Her mother felt sure that in front of the by now wide- awake Rachel he would come to his senses. But despite her desperate pleas, he bludgeoned her to death. Then he called the police.
Rachel's father was convicted of manslaughter and sentenced to four years in prison. He was released after two. He had pleaded provocation - believing his wife, who was a nurse, to be having an affair with a patient.
While he was in jail, Rachel and her nine-year-old brother, Ben, went to live with their father's sister in north London. Her oldest brother, aged 12, was so distraught by the manner of her death he was put into care. He now lives abroad.
So Rachel had lost her mother, brother and, temporarily, the father she adored. The memory of the night of the killing was apparently buried so deep she did not recover it until 11 years later.
For two years she visited a child psychiatrist, Dr Dora Black, but even she could not release from Rachel the story of what she had seen.
When their father was released Rachel and Ben were at first content to live with him. But he became increasingly violent. He terrorised his children and beat them. When he was released from jail he had stopped his daughter seeing Dr Black. Rachel then became introverted and depressed.
When she was 12, her father remarried and he seemed happier for a while. But after a row with his wife his temper erupted, he began hitting Rachel and when his wife tried to intervene, he turned on her. During this Rachel exeperienced a flashback and remembered the fight on the night he killed her mother. Two days later she left home.
Rachel was just 16, when she moved into a children's home.

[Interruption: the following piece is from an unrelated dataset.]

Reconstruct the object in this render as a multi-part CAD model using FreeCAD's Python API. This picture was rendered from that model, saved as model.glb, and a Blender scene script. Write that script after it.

While at home she had occasionally refused to eat as a way of annoying her father. Now she stopped altogether. Instead she took drugs - cannabis, acid and speed.
At this point she turned up at Dr Black's clinic at the Royal Free Hospital. After a three-week stay in hospital, because she had become dangerously thin, Rachel began seeing her every week because 'she gave me an opportunity to ask a lot of questions about what had happened and things that I wanted to know to get the facts straight about how my mother died, and how I felt then and since. Now I've worked things through'.
Rachel has just taken her A-levels in English and History of Art and she hopes to go to art school in September. She still has recurring nightmares, but has made peace with her father and visits him occasionally. However, she doesn't talk much about her mother.